Budget pacing matters seasonally. Alexandria real estate peaks in March–June (spring buying season) and has a secondary peak in September–October. Increasing budget by 25–30% during these windows while maintaining baseline spend in winter months ensures presence during peak demand without overspending in slow periods.
How Long Does Real Estate PPC Take to Produce a Closed Transaction?
Real estate PPC in Alexandria produces the first qualified lead within 7–14 days of launch for buyer and home-value campaigns. The path from first lead to closed transaction averages 90–150 days for active buyer leads and 60–120 days for seller leads who are ready to list. This timeline reflects Alexandria's 21-day median days-to-pending — homes move quickly once buyers are in-market — but the buyer qualification and property search process preceding an offer typically runs 60–90 days from first agent contact.
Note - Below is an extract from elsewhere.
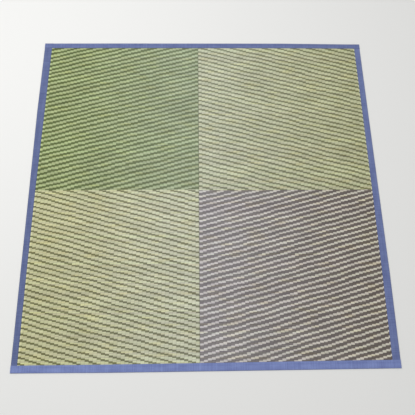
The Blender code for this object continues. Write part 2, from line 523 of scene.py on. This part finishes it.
def rush_marks(width, sizes):
    """Distances from the seam of the lines of points on a loom width's upper side and underside."""
    pairs = math.ceil(width / sizes.warp_pitch)
    pinch = width - RIM_TO_PINCH
    lines = [0, pinch - SINK, pinch, width]
    upper = [(pair + share) * sizes.warp_pitch for pair in range(pairs) for share in SHOULDERS]
    under = [(pair + share) * sizes.warp_pitch for pair in range(pairs) for share in (0, 0.5)]
    upper = with_lines([mark for mark in upper if mark < width], [SEAM_ROLL, *lines], CLEAR)
    under = with_lines([mark for mark in under if mark < width], lines, CLEAR)
    return upper, under


def weave_width(hand, outer, sizes):
    """Models one loom width of woven rush: outer is -1 for the left one and 1 for the right one."""
    seam_edge = SEAM_X + outer * GAP / 2
    width = abs(outer * (HALF - RIM_INSET) - seam_edge)
    change_y = CHANGE_Y[hand]
    upper, under = rush_marks(width, sizes)
    reach = HALF - RIM_INSET
    lines = [-reach, -PINCH_LINE, -FULL_LINE, change_y, FULL_LINE, PINCH_LINE, reach]
    rows = with_lines(np.arange(-reach, reach, sizes.row_step), lines, sizes.row_step / 3)
    under_rows = with_lines(np.linspace(-reach, reach, UNDER_ROWS), lines, SINK / 2)
    if outer > 0:
        columns = [upper, under]
    else:
        columns = [upper[::-1], under[::-1]]

    piece = new_grid(f"{hand}_weave", len(upper) - 1, len(rows) - 1, 1)
    bpy.ops.object.mode_set(mode="EDIT")
    bpy.ops.mesh.primitive_grid_add(
        x_subdivisions=len(under) - 1, y_subdivisions=len(under_rows) - 1, size=1, location=(0, 0, 0)
    )
    bpy.ops.mesh.flip_normals()
    bpy.ops.object.mode_set(mode="OBJECT")
    close_rim(piece)

    grid = points_of(piece)
    is_top = grid[:, 2] > 0.5
    from_seam = np.empty(len(grid))
    y = np.empty(len(grid))
    for chosen, marks, places in ((is_top, columns[0], rows), (~is_top, columns[1], under_rows)):
        from_seam[chosen] = marks[grid_index(grid[chosen], 0, marks)]
        y[chosen] = places[grid_index(grid[chosen], 1, places)]
    x = seam_edge + outer * from_seam
    from_binding = PINCH_LINE - np.maximum(np.abs(x), np.abs(y))
    bound = np.clip(from_binding / SINK, 0, 1)

    pairs = from_seam / sizes.warp_pitch
    at_warp = np.abs(pairs - np.rint(pairs)) < 0.02
    middle = np.where(at_warp, pairs, np.floor(pairs) + 0.5) * sizes.warp_pitch
    share = np.zeros(len(grid))
    for half, chosen in (("far", y > change_y), ("near", y <= change_y)):
        block = BLOCKS[f"{half}_{hand}"]
        ribs = y - block["lean"] * (seam_edge + outer * middle) - block["crest_at"]
        share[chosen] = rib_share(block, ribs / block["pitch"])[chosen]
    free = np.minimum(bound, np.clip(np.abs(y - change_y) / SINK, 0, 1))
    free = np.minimum(free, np.clip(from_seam / SINK, 0, 1))
    rng = np.random.default_rng(LUMP_SEED)
    lumps = rng.uniform(-1, 1, len(grid)) * LUMP * free
    dip = sizes.warp_dip * at_warp * bound
    roll = SEAM_ROLL_DEPTH * (1 - smooth_rise(from_seam, 0, SEAM_ROLL))
    top = GROOVE_TOP + sizes.rib_height * free * share + lumps - dip - roll
    bottom = RIM_BOTTOM * (1 - bound) + dip
    z = np.where(is_top, top, bottom)
    keep_attribute(piece, WEAVE, np.stack([from_seam, y, from_binding], axis=1))
    move_points(piece, lay_down(np.stack([x, y, z], axis=1)))
    bpy.ops.object.shade_smooth_by_angle(angle=SMOOTH_ANGLE)
    return piece, width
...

Seller timelines compress when listing conditions are favorable; they extend during slow seasons (December–February) when fewer sellers choose to list.
Three metrics to track in real estate PPC, beyond CPL: (1) Qualified-to-agent-contact rate — what percentage of leads actually speak with an agent (target: 50%+ within 48 hours). (2) Agent-contact-to-showing rate — what percentage of contacts result in property tours (target: 30%+). (3) Showing-to-offer rate — target 25%+ for well-qualified buyer leads. These pipeline conversion metrics identify where leads are being lost — campaign, landing page, follow-up speed, or agent conversion — rather than blaming PPC for a sales process problem.
For VA loan and military relocation campaigns, the timeline compresses significantly. PCS orders create defined move-in deadlines — 30–60 days from receipt of orders to required occupancy. A VA loan buyer responding to a PCS relocation campaign has a timeline, a pre-approval, and a decision requirement. These leads convert to contracts faster than any other Alexandria buyer segment. Building a dedicated VA/military relocation campaign track with fast-follow contact processes (respond within 4 hours of inquiry) optimizes for this high-urgency, high-certainty buyer segment.